#### [Requirement]
Exactly the lines from the one containing "make_front_right(rib, home)" through the one containing "points = [vertex.co" must be returned; include both ends and nothing else.
# START OF Given material
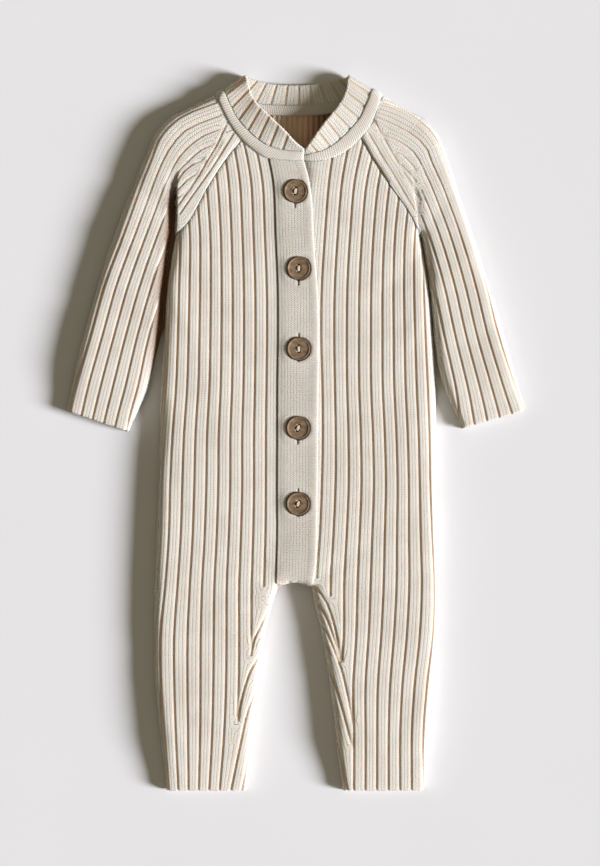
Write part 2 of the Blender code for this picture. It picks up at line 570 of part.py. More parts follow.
def make_sleeve(name, right, outer, inner, valleys, finish, home, cutters):
    """A flattened tube: a ribbed solid with a thin space cut from the armhole to the cuff."""
    top_y = (RAGLAN_RIGHT if right else RAGLAN_LEFT)[0][1]
    outer = curve_through(outer, RIM_STEP)
    neck = front_neck(right, NECK_EDGE, lambda p: top_y + NECK_CORNER < p[1] < SLEEVE_NECK_TOP)
    outline = np.vstack([neck, outer, inner[::-1], raglan(right, -HAIR)[::-1]])
    made = wall(name, outline, valleys, lambda p: rib_level(p, valleys), flat_at(0.0), finish, home)
    side = -1.0 if right else 1.0
    inner_wall = beside(inner, -side * HOLLOW_INSET)[1:]
    outer_wall = beside(outer, side * HOLLOW_INSET)[1:]
    inner_wall = np.vstack([inner_wall, inner_wall[-1] + run_out(inner_wall)])
    outer_wall = np.vstack([outer_wall, outer_wall[-1] + run_out(outer_wall)])
    armhole = raglan(right, HOLLOW_REACH)[:-1]
    throat = front_neck(right, NECK_EDGE - HOLLOW_REACH,
                        lambda p: top_y + NECK_CORNER < p[1] < BACK_NECK_TOP)
    space = np.vstack([throat, outer_wall, inner_wall[::-1], armhole[::-1]])
    cutter = wall(name + "_space", space, [], inner_level, flat_at(BACK_WALL), finish, cutters)
    cutter.hide_render = True
    cutter.display_type = "WIRE"
    cut = made.modifiers.new("space", "BOOLEAN")
    cut.operation = "DIFFERENCE"
    cut.solver = "EXACT"
    cut.object = cutter
    return made


def run_out(line):
    """A short step past the end of a line."""
    step = line[-1] - line[-2]
    return HOLLOW_REACH * step / np.linalg.norm(step)


def neck_axes(place):
    """Unit vectors from the band towards the rim, and square to the wall, at a neck row."""
    rise = (place[3:6] - place[:3]) / np.linalg.norm(place[3:6] - place[:3])
    face = np.cross(rise, place[7:])
    return rise, face / np.linalg.norm(face)


def neck_sections():
    """Fine rows along the neck with the direction of the wall, and the length walked."""
    fine = curve_through(NECK_ROWS, COLLAR_STEP)
    middle = (fine[:, :3] + fine[:, 3:6]) / 2
    length = np.concatenate([[0.0], np.cumsum(np.linalg.norm(np.diff(middle, axis=0), axis=1))])
    return np.hstack([fine, np.gradient(middle, axis=0)]), length


def make_neck_band(finish, home):
    """The rolled band, a soft oval tube that turns under at both folds."""
    fine, length = neck_sections()
    walked = np.concatenate([[0.0], np.cumsum(np.linalg.norm(np.diff(fine[:, :3], axis=0), axis=1))])
    count = int(walked[-1] / ROLL_STEP)
    points = []
    for distance in np.linspace(0.0, walked[-1], count + 1):
        place = np.array([np.interp(distance, walked, fine[:, item]) for item in range(10)])
        rise, face = neck_axes(place)
        to_end = min(distance, walked[-1] - distance)
        thick = ROLL_RADIUS * (BAND_END + (1.0 - BAND_END) * float(ease(to_end / BAND_THINS)))
        middle = place[:3] + rise * (place[6] - ROLL_RADIUS) / 2
        half = (place[6] + ROLL_RADIUS) / 2
        for turn in np.arange(BAND_SIDES) * 2.0 * np.pi / BAND_SIDES:
            points.append(middle + half * np.cos(turn) * rise + thick * np.sin(turn) * face)
    faces = []
    for ring in range(count):
        for item in range(BAND_SIDES):
            after = (item + 1) % BAND_SIDES
            here, there = BAND_SIDES * ring, BAND_SIDES * (ring + 1)
            faces.append((here + item, there + item, there + after, here + after))
    faces.append(tuple(range(BAND_SIDES)))
    faces.append(tuple(BAND_SIDES * count + item for item in range(BAND_SIDES))[::-1])
    return add_mesh("neck_band", points, faces, finish, home)


def collar_section(place, raised):
    """Six points round the collar's wall at a place along the neck rows.

    The ribs are cut into the face that lies upwards, which is the outer face at the front
    and the inner one at the back. Nothing is cut where the collar turns at a fold.
    """
    rim = place[3:6]
    rise, face = neck_axes(place)
    base = place[:3] + rise * (place[6] + COLLAR_SEAM)
    depth = 0.0 if raised else COLLAR_RIB * abs(face[2])
    outer = COLLAR_WALL / 2 - (depth if face[2] > 0 else 0.0)
    inner = COLLAR_WALL / 2 - (depth if face[2] <= 0 else 0.0)
    middle = (base + rim) / 2
    return [base + outer * face, middle + outer * face, rim + outer * face,
            rim - inner * face, middle - inner * face, base - inner * face]


def make_collar(finish, home):
    """The ribbed collar, lofted through sections along the neck rows."""
    fine, length = neck_sections()
    first, last = COLLAR_ENDS[0], length[-1] - COLLAR_ENDS[1]
    places = [(0.0, True)]
    for valley in np.linspace(first, last, int(round((last - first) / COLLAR_PITCH)) + 1):
        places += [(valley - COLLAR_VALLEY, True), (valley, False), (valley + COLLAR_VALLEY, True)]
    places.append((length[-1], True))
    rings = []
    for distance, raised in places:
        place = np.array([np.interp(distance, length, fine[:, item]) for item in range(10)])
        rings.append(collar_section(place, raised))
    points = [point for ring in rings for point in ring]
    faces = []
    for ring in range(len(rings) - 1):
        for item in range(6):
            after = (item + 1) % 6
            faces.append((6 * ring + item, 6 * ring + after, 6 * ring + 6 + after, 6 * ring + 6 + item))
    faces.append((5, 4, 1, 0))
    faces.append((4, 3, 2, 1))
    last = 6 * (len(rings) - 1)
    faces.append((last, last + 1, last + 4, last + 5))
    faces.append((last + 1, last + 2, last + 3, last + 4))
    return add_mesh("collar", points, faces, finish, home)


def make_button(number, place, finish, home, cutters):
    """A turned two-hole button with a raised rim, on the upper band."""
    x, y, turn = place
    base = float(inner_level(np.array([(x, y)]))[0]) + 2 * (BAND_WALL + SEAM) - BUTTON_SINK
    radius, top, face = BUTTON_RADIUS, BUTTON_THICKNESS, BUTTON_THICKNESS - BUTTON_DISH
    profile = [(0.0, face), (radius - BUTTON_RIM[0] - BUTTON_DISH, face), (radius - BUTTON_RIM[0], top),
               (radius - BUTTON_RIM[1], top), (radius, top - BUTTON_EDGE), (radius - BUTTON_EDGE, 0.0),
               (0.0, 0.0)]
    mesh = bpy.data.meshes.new("button_" + str(number))
    mesh.from_pydata([(r * MM, 0.0, z * MM) for r, z in profile],
                     [(place, place + 1) for place in range(len(profile) - 1)], [])
    mesh.materials.append(finish)
    made = bpy.data.objects.new("button_" + str(number), mesh)
    made.location = (x * MM, y * MM, base * MM)
    home.objects.link(made)
    screw = made.modifiers.new("turn", "SCREW")
    screw.steps = BUTTON_STEPS
    screw.render_steps = BUTTON_STEPS
    screw.use_merge_vertices = True
    screw.merge_threshold = 0.00005
    for side in (-1, 1):
        bpy.ops.mesh.primitive_cylinder_add(vertices=HOLE_SIDES, radius=HOLE_RADIUS * MM,
                                            depth=HOLE_CUT * MM)
        cutter = bpy.context.object
        cutter.name = "button_%d_hole_%s" % (number, "lower" if side < 0 else "upper")
        cutter.location = ((x + side * HOLE_REACH * math.sin(math.radians(turn))) * MM,
                           (y + side * HOLE_REACH * math.cos(math.radians(turn))) * MM, base * MM)
        cutter.users_collection[0].objects.unlink(cutter)
        cutters.objects.link(cutter)
        cutter.hide_render = True
        cutter.display_type = "WIRE"
        cut = made.modifiers.new("hole", "BOOLEAN")
        cut.operation = "DIFFERENCE"
        cut.solver = "EXACT"
        cut.object = cutter
    return made


def build_romper():
    clear_scene()
    home = collection("baby_romper")
    cutters = collection("cutters")
    rib = material("rib_knit", KNIT_COLOUR, 0.9)
    plain = material("plain_knit", BAND_COLOUR, 0.9)
    wood = material("button_brown", BUTTON_COLOUR, 0.45)
    make_back(rib, home)
    make_front_left(rib, home)
    make_front_right(rib, home)
    make_sleeve("sleeve_left", False, SLEEVE_OUTER_LEFT, ARM_LEFT,
                sleeve_lines(SLEEVE_LEFT_ROWS, CAP_LEFT, BAND_LEFT), rib, home, cutters)
    make_sleeve("sleeve_right", True, SLEEVE_OUTER_RIGHT, ARM_RIGHT,
                sleeve_lines(SLEEVE_RIGHT_ROWS, CAP_RIGHT, BAND_RIGHT), rib, home, cutters)
    make_placket("placket_under", UNDER_INSET, 0.0, lambda p: 0.0, (), plain, home)
    make_placket("placket_top", SEAM, BAND_WALL + SEAM, sink, sink_rings(), plain, home)
    make_neck_band(plain, home)
    make_collar(rib, home)
    for number, place in enumerate(BUTTON_PLACES, start=1):
        make_button(number, place, wood, home, cutters)


build_romper()
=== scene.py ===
# %% [markdown]
# # A baby romper in thick rib knit, laid flat
# Hand-knitted or machine-knitted, the real romper is a stack of soft walls: a back, two fronts,
# two button bands, two sleeves, a rolled neck band and a ribbed collar. Each one is made here as
# its own closed skin over the solid that it dresses, so every piece can be turned round and seen
# from any side. All tables are in millimetres, and meshes are written in metres.

import bpy
import numpy as np
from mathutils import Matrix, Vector
from mathutils.geometry import delaunay_2d_cdt


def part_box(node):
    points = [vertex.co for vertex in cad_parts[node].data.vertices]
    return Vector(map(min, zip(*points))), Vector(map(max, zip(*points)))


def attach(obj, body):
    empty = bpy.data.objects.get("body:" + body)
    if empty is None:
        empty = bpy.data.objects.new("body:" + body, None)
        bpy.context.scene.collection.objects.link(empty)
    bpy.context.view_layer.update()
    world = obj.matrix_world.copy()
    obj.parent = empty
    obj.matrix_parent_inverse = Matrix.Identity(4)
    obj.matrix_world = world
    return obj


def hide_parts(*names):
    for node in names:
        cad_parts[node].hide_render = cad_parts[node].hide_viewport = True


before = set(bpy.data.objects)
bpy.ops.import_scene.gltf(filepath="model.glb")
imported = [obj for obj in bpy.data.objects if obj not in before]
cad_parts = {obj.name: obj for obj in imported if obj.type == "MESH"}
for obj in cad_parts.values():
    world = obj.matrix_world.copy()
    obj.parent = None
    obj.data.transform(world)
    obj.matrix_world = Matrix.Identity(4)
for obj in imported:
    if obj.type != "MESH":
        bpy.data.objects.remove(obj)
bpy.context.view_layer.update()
MM = 0.001                # one millimetre, in metres
print("solids:", sorted(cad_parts))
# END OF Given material
#### [Solution]
    make_front_right(rib, home)
    make_sleeve("sleeve_left", False, SLEEVE_OUTER_LEFT, ARM_LEFT,
                sleeve_lines(SLEEVE_LEFT_ROWS, CAP_LEFT, BAND_LEFT), rib, home, cutters)
    make_sleeve("sleeve_right", True, SLEEVE_OUTER_RIGHT, ARM_RIGHT,
                sleeve_lines(SLEEVE_RIGHT_ROWS, CAP_RIGHT, BAND_RIGHT), rib, home, cutters)
    make_placket("placket_under", UNDER_INSET, 0.0, lambda p: 0.0, (), plain, home)
    make_placket("placket_top", SEAM, BAND_WALL + SEAM, sink, sink_rings(), plain, home)
    make_neck_band(plain, home)
    make_collar(rib, home)
    for number, place in enumerate(BUTTON_PLACES, start=1):
        make_button(number, place, wood, home, cutters)


build_romper()
=== scene.py ===
# %% [markdown]
# # A baby romper in thick rib knit, laid flat
# Hand-knitted or machine-knitted, the real romper is a stack of soft walls: a back, two fronts,
# two button bands, two sleeves, a rolled neck band and a ribbed collar. Each one is made here as
# its own closed skin over the solid that it dresses, so every piece can be turned round and seen
# from any side. All tables are in millimetres, and meshes are written in metres.

import bpy
import numpy as np
from mathutils import Matrix, Vector
from mathutils.geometry import delaunay_2d_cdt


def part_box(node):
    points = [vertex.co for vertex in cad_parts[node].data.vertices]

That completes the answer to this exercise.